La nature, notre objet ou personne morale ? « les arbres doivent-ils pouvoir plaider ? »

07 Fev 2023

Cette question a été posée en 1972 par le juriste américain Christopher Stone(1) dans la première théorie juridique des droits de la nature. Il contestait au nom de la « Mineral king valley Sierra Club » le droit de détruire des séquoias millénaires pour édifier un parc de loisirs Disney.

La question est celle de la domination totale de l’homme, maître et seigneur de la nature, vue comme un objet d’exploitation, devenue surexploitation, menant à terme à la destruction du vivant.

Conférer une personnalité juridique à la nature -ou à un écosystème- lui permet de se défendre contre nos abus en portant le préjudice dont elle est, ou sera, victime devant les tribunaux. Elle n’est plus, de ce fait, l’objet d’une procédure instruite par l’homme mais le sujet disposant ainsi de moyens de défense bien plus importants. Dans le cas de C.Stone(1), il fut débouté par la justice au motif que son action n’était pas légitime car son association ne défendait pas ses intérêts propres. L’échec de la plainte de C Stone a débouché sur l’idée d’octroyer une personnalité juridique aux séquoias (1) La saisine d’un tribunal directement par la nature ou par un de ses éléments a, par ailleurs, toutes chances de mobiliser l’opinion publique et de faire l’objet d’une certaine médiatisation.

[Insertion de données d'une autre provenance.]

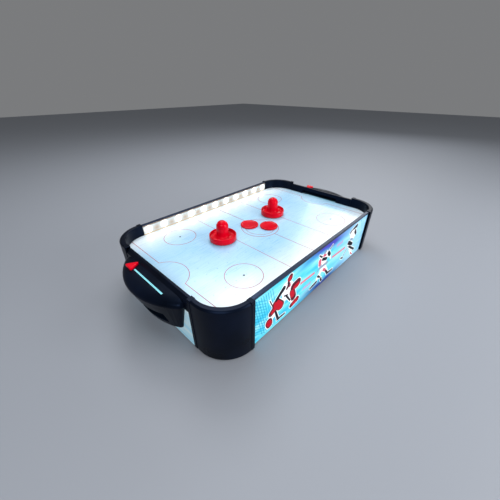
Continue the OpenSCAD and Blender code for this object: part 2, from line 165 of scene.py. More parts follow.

La notion de personnalité morale a été conférée aux entreprises au 19 ème siècle. Cette « fiction juridique » peut tout à fait s’appliquer à des éléments de la nature.
L’ idée a maintenant une histoire et commence à se faire jour dans certains milieux préoccupés par la défense de notre environnement.

La reconnaissance de ces droits peut s’appliquer soit à l’ensemble de la nature, soit à certains de ses éléments ou écosystèmes ( lacs, forêts, fleuves …)

Dans les exemples récents, on trouve :

  • L’Equateur, pionnier dans le domaine, où les citoyens se sont prononcés par référendum en 2008 en faveur des droits de la « Pachamama » ( la terre mère) contraignant la justice à refuser les
    permis d’implantation de mines jugées incompatibles avec les droits fondamentaux d’un parc naturel et des espèces qui y vivent
  • La Nouvelle Zélande, en 2014, a attribué par son parlement des droits à des milieux de vie, reconnu la personnalité juridique du parc « Te Uremera » et, en 2017, au fleuve Whanganui
  • L’Espagne – premier pays européen à s’aventurer dans cette voie, a fait voter en 2019 par son sénat les droits de la Mar Menor, lagune d’eau de mer près de Murcie. Cette lagune mourait des pesticides, engrais et nitrates utilisés en très grande quantité pour faire de ce territoire le jardin maraîcher de l’Europe
  • La France , pourtant politiquement opposée à l’idée, a récemment reconnu des droits aux îles Loyauté ( Nouvelle Calédonie). La récente loi sur les délits d’ « écocides » de 2021 sanctionne les atteintes graves et durables à la nature – première étape vers une reconnaissance de ses droits ?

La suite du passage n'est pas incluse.